What is expected —
Exactly the lines between the line containing "---- the comb" and the line containing "point = shown.matrix_world", together with those two lines, are to be output.
** START Information shown **
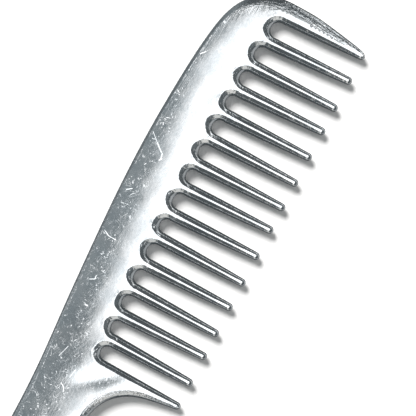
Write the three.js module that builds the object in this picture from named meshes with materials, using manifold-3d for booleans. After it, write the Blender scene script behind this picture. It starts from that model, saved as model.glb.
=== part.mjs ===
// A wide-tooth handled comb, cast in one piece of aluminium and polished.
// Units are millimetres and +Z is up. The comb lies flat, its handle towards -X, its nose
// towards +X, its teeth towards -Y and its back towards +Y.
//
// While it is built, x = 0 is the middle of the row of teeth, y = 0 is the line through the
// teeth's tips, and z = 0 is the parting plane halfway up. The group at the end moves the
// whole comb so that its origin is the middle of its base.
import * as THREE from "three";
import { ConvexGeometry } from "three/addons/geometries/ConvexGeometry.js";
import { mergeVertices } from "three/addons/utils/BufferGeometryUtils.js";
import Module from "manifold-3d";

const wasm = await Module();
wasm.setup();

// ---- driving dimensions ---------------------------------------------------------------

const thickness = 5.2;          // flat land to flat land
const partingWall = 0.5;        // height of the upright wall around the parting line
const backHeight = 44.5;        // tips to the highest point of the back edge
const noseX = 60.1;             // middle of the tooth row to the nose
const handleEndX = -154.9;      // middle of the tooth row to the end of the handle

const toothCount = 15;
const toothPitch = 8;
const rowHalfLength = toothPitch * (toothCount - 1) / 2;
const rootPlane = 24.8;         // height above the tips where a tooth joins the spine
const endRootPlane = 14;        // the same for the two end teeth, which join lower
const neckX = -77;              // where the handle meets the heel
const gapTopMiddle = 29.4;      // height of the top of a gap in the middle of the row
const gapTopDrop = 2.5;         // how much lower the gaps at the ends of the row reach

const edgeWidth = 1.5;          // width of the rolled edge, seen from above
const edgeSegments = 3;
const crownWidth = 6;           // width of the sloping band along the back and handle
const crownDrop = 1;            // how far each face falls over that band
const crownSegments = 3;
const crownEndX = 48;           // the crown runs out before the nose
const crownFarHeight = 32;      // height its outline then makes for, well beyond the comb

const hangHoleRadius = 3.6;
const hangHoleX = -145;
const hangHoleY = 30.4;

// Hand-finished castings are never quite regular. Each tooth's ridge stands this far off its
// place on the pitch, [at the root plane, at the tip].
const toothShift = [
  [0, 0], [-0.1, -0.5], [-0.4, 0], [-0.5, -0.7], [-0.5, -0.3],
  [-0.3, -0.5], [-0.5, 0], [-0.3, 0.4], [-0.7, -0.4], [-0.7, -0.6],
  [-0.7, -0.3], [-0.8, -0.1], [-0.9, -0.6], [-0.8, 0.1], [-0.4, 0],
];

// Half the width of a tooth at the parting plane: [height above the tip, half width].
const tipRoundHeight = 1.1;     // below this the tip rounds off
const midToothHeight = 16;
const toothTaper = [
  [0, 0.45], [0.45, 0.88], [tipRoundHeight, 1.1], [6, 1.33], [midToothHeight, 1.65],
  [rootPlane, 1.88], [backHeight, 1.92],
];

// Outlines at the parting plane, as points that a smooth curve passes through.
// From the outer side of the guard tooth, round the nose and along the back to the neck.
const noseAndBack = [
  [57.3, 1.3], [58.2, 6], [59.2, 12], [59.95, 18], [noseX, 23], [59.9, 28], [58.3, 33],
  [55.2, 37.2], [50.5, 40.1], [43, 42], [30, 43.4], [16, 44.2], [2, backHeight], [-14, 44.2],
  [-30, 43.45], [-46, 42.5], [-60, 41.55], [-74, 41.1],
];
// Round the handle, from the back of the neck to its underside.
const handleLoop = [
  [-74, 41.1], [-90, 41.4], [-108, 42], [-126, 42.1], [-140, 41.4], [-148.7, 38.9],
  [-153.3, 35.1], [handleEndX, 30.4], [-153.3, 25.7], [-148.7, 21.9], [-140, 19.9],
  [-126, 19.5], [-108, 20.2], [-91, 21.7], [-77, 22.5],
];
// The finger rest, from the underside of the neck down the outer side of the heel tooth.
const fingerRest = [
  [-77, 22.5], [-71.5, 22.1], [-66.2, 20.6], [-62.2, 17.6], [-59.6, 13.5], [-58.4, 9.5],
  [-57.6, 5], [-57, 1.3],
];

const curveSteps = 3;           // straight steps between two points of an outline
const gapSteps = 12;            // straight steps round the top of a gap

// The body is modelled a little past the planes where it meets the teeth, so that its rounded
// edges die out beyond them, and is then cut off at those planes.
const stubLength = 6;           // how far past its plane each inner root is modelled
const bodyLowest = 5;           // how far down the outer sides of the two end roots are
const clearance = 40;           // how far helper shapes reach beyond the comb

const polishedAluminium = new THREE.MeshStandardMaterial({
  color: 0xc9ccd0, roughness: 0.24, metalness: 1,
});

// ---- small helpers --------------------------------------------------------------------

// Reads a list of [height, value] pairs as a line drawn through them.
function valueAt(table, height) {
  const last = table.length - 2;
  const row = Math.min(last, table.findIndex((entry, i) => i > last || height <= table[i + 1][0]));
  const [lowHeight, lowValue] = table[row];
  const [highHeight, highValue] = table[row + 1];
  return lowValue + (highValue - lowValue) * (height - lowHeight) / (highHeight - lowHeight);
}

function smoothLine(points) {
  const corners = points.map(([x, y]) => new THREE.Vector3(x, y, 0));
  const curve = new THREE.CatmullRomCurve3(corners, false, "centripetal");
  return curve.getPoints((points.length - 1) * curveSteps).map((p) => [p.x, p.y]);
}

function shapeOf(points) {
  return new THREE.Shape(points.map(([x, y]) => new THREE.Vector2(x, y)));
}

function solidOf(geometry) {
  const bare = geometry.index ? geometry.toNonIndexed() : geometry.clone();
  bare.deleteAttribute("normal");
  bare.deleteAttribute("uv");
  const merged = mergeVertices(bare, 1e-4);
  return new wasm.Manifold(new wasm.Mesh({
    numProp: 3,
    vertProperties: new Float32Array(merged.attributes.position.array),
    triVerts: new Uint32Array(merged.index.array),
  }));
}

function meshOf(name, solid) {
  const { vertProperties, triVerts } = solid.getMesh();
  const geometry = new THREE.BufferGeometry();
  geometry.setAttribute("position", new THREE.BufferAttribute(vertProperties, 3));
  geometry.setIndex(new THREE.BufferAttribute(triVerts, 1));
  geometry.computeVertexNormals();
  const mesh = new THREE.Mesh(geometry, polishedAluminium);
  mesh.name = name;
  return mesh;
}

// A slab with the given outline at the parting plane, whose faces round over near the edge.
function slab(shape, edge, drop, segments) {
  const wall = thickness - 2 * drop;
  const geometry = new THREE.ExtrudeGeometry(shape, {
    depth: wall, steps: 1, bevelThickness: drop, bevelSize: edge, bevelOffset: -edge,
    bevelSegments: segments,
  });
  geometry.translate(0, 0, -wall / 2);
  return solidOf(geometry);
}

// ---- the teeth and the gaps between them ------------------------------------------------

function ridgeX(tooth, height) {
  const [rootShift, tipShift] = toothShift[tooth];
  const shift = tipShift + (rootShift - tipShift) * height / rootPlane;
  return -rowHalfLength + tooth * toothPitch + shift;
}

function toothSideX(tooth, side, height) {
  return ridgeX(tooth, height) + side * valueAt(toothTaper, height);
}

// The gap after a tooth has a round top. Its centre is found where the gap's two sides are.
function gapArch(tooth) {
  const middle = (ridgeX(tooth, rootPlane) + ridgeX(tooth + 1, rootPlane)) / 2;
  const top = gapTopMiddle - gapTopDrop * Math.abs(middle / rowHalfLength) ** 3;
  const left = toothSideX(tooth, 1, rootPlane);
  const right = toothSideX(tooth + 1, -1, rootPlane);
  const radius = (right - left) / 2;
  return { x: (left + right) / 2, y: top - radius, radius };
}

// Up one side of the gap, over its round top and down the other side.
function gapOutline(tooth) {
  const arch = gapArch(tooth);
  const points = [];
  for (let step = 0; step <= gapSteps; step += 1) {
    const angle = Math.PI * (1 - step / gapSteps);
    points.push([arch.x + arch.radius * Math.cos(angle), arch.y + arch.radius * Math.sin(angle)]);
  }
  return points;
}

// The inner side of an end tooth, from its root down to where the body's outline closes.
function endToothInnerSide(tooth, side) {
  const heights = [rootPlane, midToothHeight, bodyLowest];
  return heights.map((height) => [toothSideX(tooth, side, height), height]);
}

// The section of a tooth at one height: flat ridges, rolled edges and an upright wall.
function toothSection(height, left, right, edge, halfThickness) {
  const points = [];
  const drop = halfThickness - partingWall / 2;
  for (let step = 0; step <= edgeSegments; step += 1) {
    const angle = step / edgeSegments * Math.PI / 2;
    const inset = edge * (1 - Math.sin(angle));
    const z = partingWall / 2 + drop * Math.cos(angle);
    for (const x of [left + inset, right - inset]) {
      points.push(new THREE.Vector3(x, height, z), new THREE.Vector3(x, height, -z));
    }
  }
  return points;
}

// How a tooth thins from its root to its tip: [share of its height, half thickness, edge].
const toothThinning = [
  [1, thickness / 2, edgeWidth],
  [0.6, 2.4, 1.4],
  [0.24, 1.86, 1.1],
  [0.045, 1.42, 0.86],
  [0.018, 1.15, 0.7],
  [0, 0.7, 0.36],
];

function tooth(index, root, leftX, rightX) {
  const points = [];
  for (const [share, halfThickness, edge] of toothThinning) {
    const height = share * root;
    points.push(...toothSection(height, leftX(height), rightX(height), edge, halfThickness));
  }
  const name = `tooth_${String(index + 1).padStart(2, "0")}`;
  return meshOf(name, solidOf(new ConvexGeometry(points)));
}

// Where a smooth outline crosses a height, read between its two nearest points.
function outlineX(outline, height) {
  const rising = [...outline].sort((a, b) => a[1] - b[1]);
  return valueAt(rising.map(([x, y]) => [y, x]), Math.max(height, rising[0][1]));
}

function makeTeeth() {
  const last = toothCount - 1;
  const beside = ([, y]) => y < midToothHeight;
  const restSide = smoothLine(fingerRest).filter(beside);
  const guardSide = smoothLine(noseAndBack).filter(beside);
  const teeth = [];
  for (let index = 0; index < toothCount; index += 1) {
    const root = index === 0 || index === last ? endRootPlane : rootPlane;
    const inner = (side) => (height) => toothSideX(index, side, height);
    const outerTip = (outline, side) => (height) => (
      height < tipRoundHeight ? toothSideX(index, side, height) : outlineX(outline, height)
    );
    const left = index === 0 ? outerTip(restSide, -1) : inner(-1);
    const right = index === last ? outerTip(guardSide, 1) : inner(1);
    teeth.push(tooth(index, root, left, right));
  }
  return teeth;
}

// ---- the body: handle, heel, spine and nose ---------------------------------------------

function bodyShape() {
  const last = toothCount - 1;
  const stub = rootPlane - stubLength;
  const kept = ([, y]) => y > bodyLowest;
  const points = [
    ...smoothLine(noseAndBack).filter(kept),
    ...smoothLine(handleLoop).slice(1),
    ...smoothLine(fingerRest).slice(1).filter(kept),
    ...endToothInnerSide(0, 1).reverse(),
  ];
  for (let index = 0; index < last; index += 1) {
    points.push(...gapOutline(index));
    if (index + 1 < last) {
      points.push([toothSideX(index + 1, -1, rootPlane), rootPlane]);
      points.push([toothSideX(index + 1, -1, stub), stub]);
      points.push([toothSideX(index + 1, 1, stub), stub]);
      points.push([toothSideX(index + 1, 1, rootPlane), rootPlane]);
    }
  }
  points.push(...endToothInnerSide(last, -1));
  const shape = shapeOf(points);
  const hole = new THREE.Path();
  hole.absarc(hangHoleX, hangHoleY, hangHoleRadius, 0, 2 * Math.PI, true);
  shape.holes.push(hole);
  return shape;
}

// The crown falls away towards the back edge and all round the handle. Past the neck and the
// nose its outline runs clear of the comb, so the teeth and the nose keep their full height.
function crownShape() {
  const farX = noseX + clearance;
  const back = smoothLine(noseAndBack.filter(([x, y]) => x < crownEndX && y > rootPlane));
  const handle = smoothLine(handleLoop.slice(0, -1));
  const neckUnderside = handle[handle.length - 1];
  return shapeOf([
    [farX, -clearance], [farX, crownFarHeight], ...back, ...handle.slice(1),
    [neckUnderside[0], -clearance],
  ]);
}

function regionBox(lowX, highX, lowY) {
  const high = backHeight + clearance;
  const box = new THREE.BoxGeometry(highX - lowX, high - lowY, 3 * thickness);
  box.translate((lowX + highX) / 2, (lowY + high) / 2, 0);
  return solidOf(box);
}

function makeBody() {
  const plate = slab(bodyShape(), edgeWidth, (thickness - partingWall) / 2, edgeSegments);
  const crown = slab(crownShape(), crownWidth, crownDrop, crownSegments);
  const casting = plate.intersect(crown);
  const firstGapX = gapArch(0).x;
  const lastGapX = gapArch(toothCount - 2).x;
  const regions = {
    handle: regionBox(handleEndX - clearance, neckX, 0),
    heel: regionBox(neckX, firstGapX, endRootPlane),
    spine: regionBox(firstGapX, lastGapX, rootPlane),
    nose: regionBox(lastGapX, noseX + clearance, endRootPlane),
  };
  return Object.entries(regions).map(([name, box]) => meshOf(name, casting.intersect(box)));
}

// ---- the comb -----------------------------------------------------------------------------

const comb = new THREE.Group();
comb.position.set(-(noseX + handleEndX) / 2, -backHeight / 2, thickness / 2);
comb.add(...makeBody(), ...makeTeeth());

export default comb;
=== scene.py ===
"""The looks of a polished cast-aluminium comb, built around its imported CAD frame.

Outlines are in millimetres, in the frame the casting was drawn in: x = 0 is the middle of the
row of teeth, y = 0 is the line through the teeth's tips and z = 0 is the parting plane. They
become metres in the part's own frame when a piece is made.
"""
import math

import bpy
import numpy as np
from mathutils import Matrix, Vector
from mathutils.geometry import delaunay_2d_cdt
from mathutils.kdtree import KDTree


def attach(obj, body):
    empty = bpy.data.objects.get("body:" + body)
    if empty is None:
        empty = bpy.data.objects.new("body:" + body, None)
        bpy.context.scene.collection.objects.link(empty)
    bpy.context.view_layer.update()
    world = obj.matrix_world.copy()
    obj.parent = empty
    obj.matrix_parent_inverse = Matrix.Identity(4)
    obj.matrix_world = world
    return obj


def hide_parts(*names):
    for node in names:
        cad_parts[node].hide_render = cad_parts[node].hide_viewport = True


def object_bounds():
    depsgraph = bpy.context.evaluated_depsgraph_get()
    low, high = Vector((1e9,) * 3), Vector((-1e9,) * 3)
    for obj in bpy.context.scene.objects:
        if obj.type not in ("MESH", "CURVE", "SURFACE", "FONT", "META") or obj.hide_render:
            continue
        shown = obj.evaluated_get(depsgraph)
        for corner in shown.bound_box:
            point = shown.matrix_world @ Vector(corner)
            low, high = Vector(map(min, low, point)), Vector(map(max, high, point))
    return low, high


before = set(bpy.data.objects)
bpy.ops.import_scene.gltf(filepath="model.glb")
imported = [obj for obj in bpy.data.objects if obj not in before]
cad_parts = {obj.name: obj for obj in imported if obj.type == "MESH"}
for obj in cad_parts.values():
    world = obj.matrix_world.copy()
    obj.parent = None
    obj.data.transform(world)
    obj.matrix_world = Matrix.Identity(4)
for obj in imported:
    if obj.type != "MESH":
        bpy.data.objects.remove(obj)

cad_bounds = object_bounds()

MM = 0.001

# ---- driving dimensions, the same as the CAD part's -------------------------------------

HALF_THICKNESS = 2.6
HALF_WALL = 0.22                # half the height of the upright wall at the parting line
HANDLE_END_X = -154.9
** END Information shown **
** START Information shown **
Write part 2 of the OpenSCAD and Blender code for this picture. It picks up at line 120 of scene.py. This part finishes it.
** END Information shown **
The solution —
// ---- the comb -----------------------------------------------------------------------------

const comb = new THREE.Group();
comb.position.set(-(noseX + handleEndX) / 2, -backHeight / 2, thickness / 2);
comb.add(...makeBody(), ...makeTeeth());

export default comb;
=== scene.py ===
"""The looks of a polished cast-aluminium comb, built around its imported CAD frame.

Outlines are in millimetres, in the frame the casting was drawn in: x = 0 is the middle of the
row of teeth, y = 0 is the line through the teeth's tips and z = 0 is the parting plane. They
become metres in the part's own frame when a piece is made.
"""
import math

import bpy
import numpy as np
from mathutils import Matrix, Vector
from mathutils.geometry import delaunay_2d_cdt
from mathutils.kdtree import KDTree


def attach(obj, body):
    empty = bpy.data.objects.get("body:" + body)
    if empty is None:
        empty = bpy.data.objects.new("body:" + body, None)
        bpy.context.scene.collection.objects.link(empty)
    bpy.context.view_layer.update()
    world = obj.matrix_world.copy()
    obj.parent = empty
    obj.matrix_parent_inverse = Matrix.Identity(4)
    obj.matrix_world = world
    return obj


def hide_parts(*names):
    for node in names:
        cad_parts[node].hide_render = cad_parts[node].hide_viewport = True


def object_bounds():
    depsgraph = bpy.context.evaluated_depsgraph_get()
    low, high = Vector((1e9,) * 3), Vector((-1e9,) * 3)
    for obj in bpy.context.scene.objects:
        if obj.type not in ("MESH", "CURVE", "SURFACE", "FONT", "META") or obj.hide_render:
            continue
        shown = obj.evaluated_get(depsgraph)
        for corner in shown.bound_box:
            point = shown.matrix_world @ Vector(corner)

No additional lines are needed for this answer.